[DATASET SECTION start]

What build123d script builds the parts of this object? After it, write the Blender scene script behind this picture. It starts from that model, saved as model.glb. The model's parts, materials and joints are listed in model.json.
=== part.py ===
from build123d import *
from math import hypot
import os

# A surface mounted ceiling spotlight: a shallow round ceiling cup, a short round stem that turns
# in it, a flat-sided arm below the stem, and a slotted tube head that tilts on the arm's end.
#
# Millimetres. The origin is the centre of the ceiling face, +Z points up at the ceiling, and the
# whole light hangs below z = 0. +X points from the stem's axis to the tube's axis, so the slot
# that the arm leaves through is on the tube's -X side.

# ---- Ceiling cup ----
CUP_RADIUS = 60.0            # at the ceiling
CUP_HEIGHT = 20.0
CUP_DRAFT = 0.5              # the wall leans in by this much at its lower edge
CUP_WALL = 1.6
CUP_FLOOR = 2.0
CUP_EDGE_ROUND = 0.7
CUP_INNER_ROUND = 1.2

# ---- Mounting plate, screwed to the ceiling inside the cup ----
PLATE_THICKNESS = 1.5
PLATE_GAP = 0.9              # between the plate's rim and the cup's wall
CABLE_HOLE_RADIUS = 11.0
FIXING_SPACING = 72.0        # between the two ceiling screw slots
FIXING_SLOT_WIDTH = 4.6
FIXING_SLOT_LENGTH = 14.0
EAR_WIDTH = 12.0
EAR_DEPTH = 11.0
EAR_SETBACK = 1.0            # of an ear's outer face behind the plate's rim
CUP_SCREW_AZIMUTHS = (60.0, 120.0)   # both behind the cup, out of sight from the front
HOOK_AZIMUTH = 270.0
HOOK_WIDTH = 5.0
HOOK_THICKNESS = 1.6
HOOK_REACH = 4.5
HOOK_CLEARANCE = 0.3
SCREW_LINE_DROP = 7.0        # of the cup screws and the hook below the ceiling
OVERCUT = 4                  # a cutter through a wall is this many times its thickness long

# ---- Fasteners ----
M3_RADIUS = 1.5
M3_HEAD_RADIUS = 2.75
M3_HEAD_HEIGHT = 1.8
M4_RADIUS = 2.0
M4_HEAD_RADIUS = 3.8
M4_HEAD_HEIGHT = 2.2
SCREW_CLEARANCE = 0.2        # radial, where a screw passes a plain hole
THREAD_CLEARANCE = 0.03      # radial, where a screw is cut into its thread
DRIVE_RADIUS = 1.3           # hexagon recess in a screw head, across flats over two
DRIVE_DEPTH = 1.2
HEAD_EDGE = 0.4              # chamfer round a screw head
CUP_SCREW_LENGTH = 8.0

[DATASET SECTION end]

WORK TO COMPLETE:
Write down every line of the data exactly as it appears above.

ANSWER FOR THIS EXERCISE:
What build123d script builds the parts of this object? After it, write the Blender scene script behind this picture. It starts from that model, saved as model.glb. The model's parts, materials and joints are listed in model.json.
=== part.py ===
from build123d import *
from math import hypot
import os

# A surface mounted ceiling spotlight: a shallow round ceiling cup, a short round stem that turns
# in it, a flat-sided arm below the stem, and a slotted tube head that tilts on the arm's end.
#
# Millimetres. The origin is the centre of the ceiling face, +Z points up at the ceiling, and the
# whole light hangs below z = 0. +X points from the stem's axis to the tube's axis, so the slot
# that the arm leaves through is on the tube's -X side.

# ---- Ceiling cup ----
CUP_RADIUS = 60.0            # at the ceiling
CUP_HEIGHT = 20.0
CUP_DRAFT = 0.5              # the wall leans in by this much at its lower edge
CUP_WALL = 1.6
CUP_FLOOR = 2.0
CUP_EDGE_ROUND = 0.7
CUP_INNER_ROUND = 1.2

# ---- Mounting plate, screwed to the ceiling inside the cup ----
PLATE_THICKNESS = 1.5
PLATE_GAP = 0.9              # between the plate's rim and the cup's wall
CABLE_HOLE_RADIUS = 11.0
FIXING_SPACING = 72.0        # between the two ceiling screw slots
FIXING_SLOT_WIDTH = 4.6
FIXING_SLOT_LENGTH = 14.0
EAR_WIDTH = 12.0
EAR_DEPTH = 11.0
EAR_SETBACK = 1.0            # of an ear's outer face behind the plate's rim
CUP_SCREW_AZIMUTHS = (60.0, 120.0)   # both behind the cup, out of sight from the front
HOOK_AZIMUTH = 270.0
HOOK_WIDTH = 5.0
HOOK_THICKNESS = 1.6
HOOK_REACH = 4.5
HOOK_CLEARANCE = 0.3
SCREW_LINE_DROP = 7.0        # of the cup screws and the hook below the ceiling
OVERCUT = 4                  # a cutter through a wall is this many times its thickness long

# ---- Fasteners ----
M3_RADIUS = 1.5
M3_HEAD_RADIUS = 2.75
M3_HEAD_HEIGHT = 1.8
M4_RADIUS = 2.0
M4_HEAD_RADIUS = 3.8
M4_HEAD_HEIGHT = 2.2
SCREW_CLEARANCE = 0.2        # radial, where a screw passes a plain hole
THREAD_CLEARANCE = 0.03      # radial, where a screw is cut into its thread
DRIVE_RADIUS = 1.3           # hexagon recess in a screw head, across flats over two
DRIVE_DEPTH = 1.2
HEAD_EDGE = 0.4              # chamfer round a screw head
CUP_SCREW_LENGTH = 8.0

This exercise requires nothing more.